The Abrahamic traditions have institutionalized religion and as a result they can create relationships of trust which underpin a postponement of salvation or redemption until an unknown and unknowable future. The devotion of their followers thus does not seem to have an immediate return. However, this official religion exists in a dialectic relationship with a popular religion which is concerned with this-worldly rewards, with the ties of community and with a built-in message that those ties are ancient, have 'roots'. The idea is very similar to Linda Woodhead's terms strategic and tactical religion and indeed she also uses the word 'dialectical':

strategy and tactics form and shape one another dialectically. The strategist cannot merely impose, for the tactical will find ways over, under, through, and around strategic plans, targets, rewards and sanctions. But if the strategist plans for such things, his plans contain the impress of the tactical, and the tactical inheres in the strategic. Likewise, the tactical may anticipate and try to foil the strategic, thereby internalizing it and bowing to its logic.
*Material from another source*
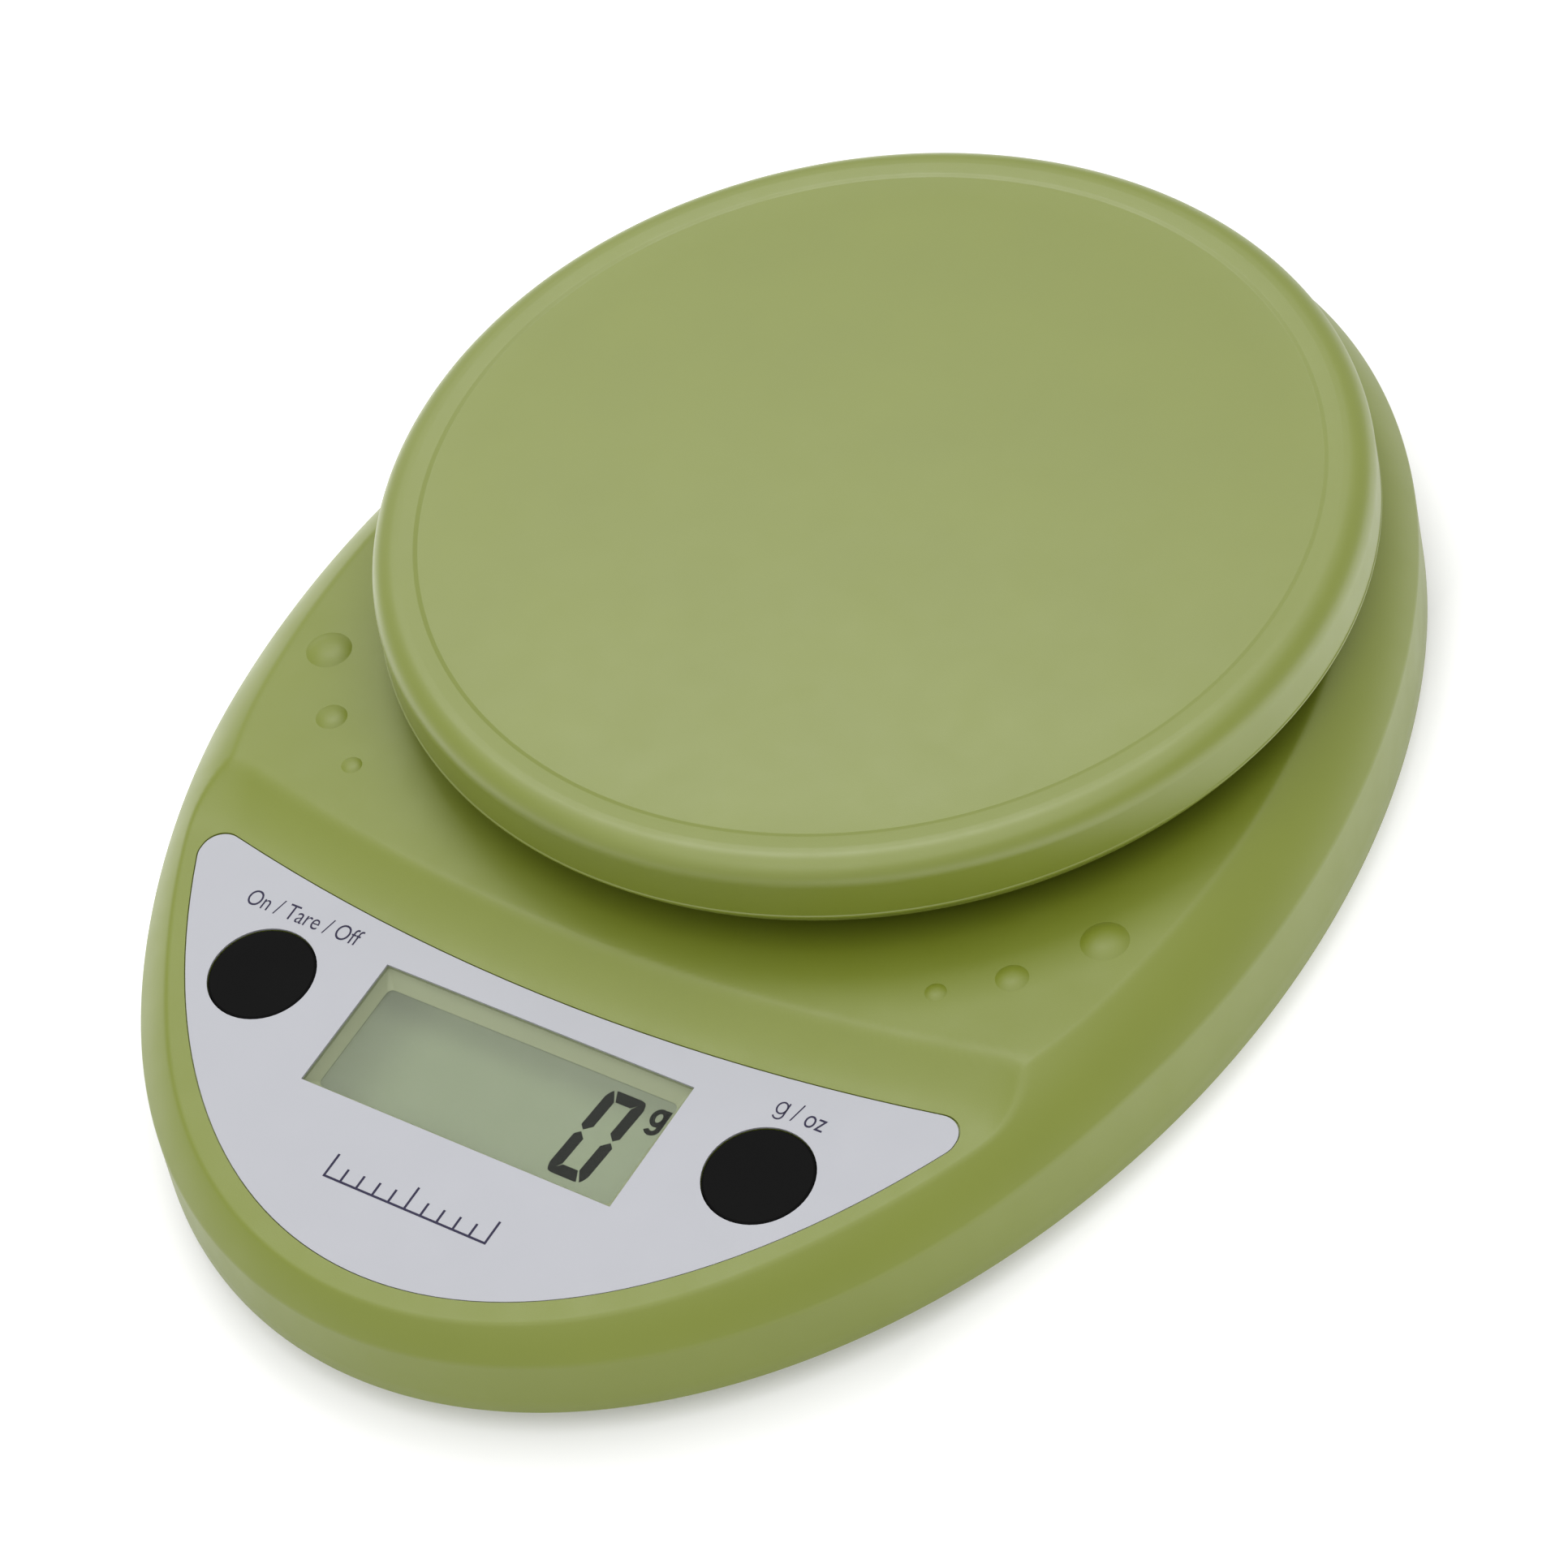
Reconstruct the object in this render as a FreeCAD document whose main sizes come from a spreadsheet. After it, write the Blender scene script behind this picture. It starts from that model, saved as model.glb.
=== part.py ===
import FreeCAD, Part
import math
import os
import Sketcher
from FreeCAD import Placement, Rotation, Vector

# A small bench scale: an oval body, a dished deck, a sloped panel with a display and two buttons,
# and a round platter carried by a bending beam. Millimetres, +Z up, -Y towards the person using it.
# The origin is under the middle of the oval, on the surface that the feet stand on.

PARTS_FOLDER = "parts"

SIZES = {
    # oval body
    "body_half_width": 76.8,
    "body_half_length": 107.0,
    "skirt_base": 4.0,
    "deck_top": 23.5,
    "shell_wall": 2.2,
    "shoulder_radius": 8.5,
    "crest_centre": 243.0,
    "crest_radius": 289.3,
    "crest_root_radius": 4.0,
    "panel_edge_radius": 4.0,
    # sloped panel, in a frame of its own that is tilted about X
    "panel_pivot": -67.0,
    "panel_height": 19.39,
    "panel_tilt": 2.92,
    "panel_depth": 0.3,
    "panel_proud": 0.05,
    "panel_half_width": 58.9,
    "panel_top_centre": 310.0,
    "panel_top_radius": 297.3,
    "panel_oval_centre": 106.5,
    "panel_oval_half_width": 78.6,
    "panel_oval_half_length": 140.0,
    "panel_corner_radius": 3.0,
    "panel_gap": 0.15,
    "window_width": 48.1,
    "window_length": 20.0,
    "window_centre": -1.45,
    "well_depth": 2.2,
    "well_wall": 1.4,
    "well_floor_width": 45.4,
    "well_floor_length": 16.8,
    "well_floor_centre": -1.85,
    "pane_margin": 1.2,
    "pane_thickness": 0.5,
    "glass_margin": 2.0,
    "glass_thickness": 2.2,
    "holder_margin": 3.8,
    "button_spacing": 38.8,
    "button_centre": 0.4,
    "button_radius": 7.2,
    "button_gap": 0.2,
    "button_bevel": 0.25,
    "button_flange_width": 1.6,
    "button_flange_height": 1.0,
    "button_post_radius": 2.0,
    # circuit board under the panel
    "board_top": -9.0,
    "board_thickness": 1.2,
    "board_half_width": 46.5,
    "board_front": -13.5,
    "board_back": 14.0,
    "board_screw_spacing": 43.0,
    "board_screw_front": -10.6,
    "board_screw_back": 11.6,
    "board_boss_radius": 2.3,
    "switch_half_width": 3.0,
    "switch_top": -5.7,
    "plunger_radius": 1.75,
    "plunger_top": -4.5,
    # tray under the body
    "tray_base": 1.4,
    "floor_top": 3.8,
    "tray_gap": 0.3,
    "rim_wall": 1.6,
    "rim_top": 8.6,
    "boss_radius": 4.4,
    "top_boss_radius": 3.2,
    "boss_meet": 9.2,
    "foot_radius": 5.0,
    "foot_height": 2.2,
    "foot_chamfer": 0.8,
    "foot_pocket_radius": 5.2,
    "foot_across": 44.0,
    "foot_rear": 62.0,
    "foot_front": -64.0,
    # battery bay
    "bay_half_width": 27.6,
    "bay_front": -41.2,
    "bay_back": -11.0,
    "bay_roof": 18.6,
    "bay_wall": 1.2,
    "cell_radius": 7.25,
    "cell_body": 49.4,
    "cell_nub": 1.0,
    "cell_pitch": 14.8,
    "cell_height": 11.1,
    "contact_sheet": 0.4,
    "door_travel": 6.0,
    "door_top": 3.0,
    "door_gap": 0.3,
    "door_ridge_half_width": 9.0,
    "door_ridge_pitch": 2.4,
    "tongue_base": 2.2,
    "tongue_width": 1.3,
    # platter and the beam that carries it
    "platter_centre": 26.8,
    "platter_radius": 67.76,
    "platter_parting": 29.2,
    "platter_top": 38.1,
    "platter_disc": 37.6,
    "platter_wall": 2.0,
    "platter_base_bottom": 27.4,
    "beam_half_width": 6.35,
    "beam_length": 64.0,
    "beam_bottom": 8.6,
    "beam_depth": 10.0,
    "beam_hole_radius": 4.0,
    "beam_hole_spacing": 7.0,
    "beam_plate": 2.0,
    "beam_end_overlap": 18.2,
    "beam_screw_inset": 5.0,
    "beam_screw_pitch": 8.0,
    "hub_radius": 13.0,
    "hub_gap": 1.2,
    "collar_wall": 1.6,
    "collar_rise": 1.2,
    "hub_wall": 1.8,
    "hub_floor": 2.4,
    "overload_gap": 0.6,
    "overload_stop_radius": 1.95,
    "rib_start": 18.0,
    "rib_thickness": 1.6,
    "rib_height": 3.4,
    # screws and what they pass through
    "drive_half_slot": 0.35,
    "case_screw_head_radius": 2.6,
    "case_screw_head_height": 1.8,
    "case_screw_seat": 4.4,
    "case_screw_radius": 1.3,
    "case_screw_tip": 14.4,
    "case_pilot_radius": 1.35,
    "case_pilot_end": 15.0,
    "case_head_bore_radius": 3.0,
    "case_shank_bore_radius": 1.6,
    "board_screw_head_radius": 2.0,
    "board_screw_head_height": 1.2,
    "board_screw_radius": 1.0,
    "board_screw_tip": -5.0,
    "board_pilot_radius": 1.05,
    "board_pilot_end": -4.5,
    "board_hole_radius": 1.2,
    "beam_screw_head_radius": 3.4,
    "beam_screw_head_height": 2.0,
    "beam_screw_seat": 4.0,
    "beam_screw_radius": 2.0,
    "beam_screw_tip": 14.0,
    "beam_hole_clearance": 2.2,
    "beam_head_bore_radius": 3.7,
    "beam_tap_radius": 2.05,
    "arm_screw_tip": 12.0,
    # contacts and wires
    "spring_strip": 0.35,
    "spring_half_width": 2.0,
    "contact_half_height": 5.5,
    "contact_half_width": 5.0,
    "lead_radius": 0.7,
    "cell_cable_radius": 1.1,
}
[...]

And the strategic, when it resorts to trickery and deception, dissolves into the tactical. Thus the tactical and strategic form the conditions of the other's possibility, the potential pathways of realisation, and the horizons of one another's dissolution - within an unequal exchange. (Woodhead 2012)

If my concept is different from hers, it is in its addition of the dimensions of time, or history, and of the ways in which popular religion creates ties of interdependence among people who live together in neighborhoods, villages and so on. So to some extent it is a dated concept which may require recasting in contemporary conditions. But whereas Woodhead, in a lecture at the 'New Forms of Public Religion' conference in Cambridge later in 2012, focused on personal spiritualities which exhibit a highly fragmented and dispersed organization, characteristic of Western Europe and North America in particular, I will present a rather different, parallel, evolution dynamized by Pentecostalism in Latin America but which also is widely observed in Africa, and in Europe among immigrants from Africa, the Caribbean and Latin America.

  • [1] Sixty-eight miraculous cures have been recognized by the 'Bureau des Constatations Médicales' whose rulings must themselves be confirmed by the Comité Médical International de Lourdes. The last miraculous cure took place in 2002 but was only confirmed in 2011. In 2012, according to the website of the Comité, a miracle was confirmed which had taken place in 1964. See serge-francois-guerison-remarquable and guerisons-et-miracles/68eme-miraculee.
  • [2] The notion of dynasty though is relativized in the sense that since they usually have many children, and since both sons and sons-in-law compete for succession, much 'politics' accompanies the succession process.